At the 2024 fiscal year Ordinary General Assembly Meeting of our Company held on 22.05.2025, based on the Audit Committee's assessment dated 30.04.2025 regarding the selection of the independent auditor within the frame of the Board of Directors' proposal dated 30.04.2025 and numbered 2025/22, it was resolved that PwC Bağımsız Denetim ve Serbest Muhasebecilik Mali Müşavirlik Anonim Şirketi be appointed as the independent audit firm to audit the Company's financial statements for the accounting period between 01.01.2025 and 31.12.2025 in accordance with the principles set forth under the Turkish Commercial Code No. 6102 and the Capital Markets Law No. 6362, to perform other related activities within the scope of the applicable regulations under said laws, and to conduct the mandatory sustainability assurance audit of the sustainability reports, which complement the financial reports, for the periods 01.01.2024– 31.12.2024 and 01.01.2025–31.12.2025, to be prepared in accordance with the Turkish Sustainability Reporting Standards, within the scope of the Assurance Engagement Standards issued by the Public Oversight, Accounting and Auditing Standards Authority.
According to Article 10 titled "Common and Continuous Transactions" of the Communiqué on Corporate Governance No.

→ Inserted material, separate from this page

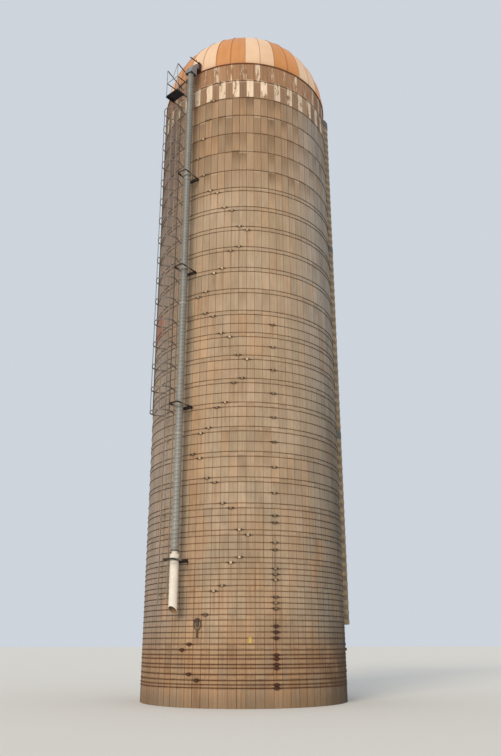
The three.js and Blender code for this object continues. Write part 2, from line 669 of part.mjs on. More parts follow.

II-17.1 of the Capital Markets Board, which was published in the Official Gazette dated January 3, 2014, and numbered 28871, within the scope of Vestel Beyaz Eşya Sanayi ve Ticaret AŞ's ("Company") financial planning for the year 2025; total revenues to be generated from the sale of products to Vestel Ticaret AŞ in 2025 are foreseen to exceed 10% of the Company's revenues in its latest publicly announced annual financial statements. It is concluded that the scope and the terms of the sales transactions are compatible with previous years and are reasonable when compared to market conditions.
The first coupon payment amounting to TL 97,083,615 on the TL 885,000,000 nominally valued corporate bond which was sold to qualified investors on February 12, 2025 with a maturity of 399 days and trades with the ISIN Code of TRSVEST32614 , was made as of today. The interest rate for the second coupon payment has been set as 12.2463%.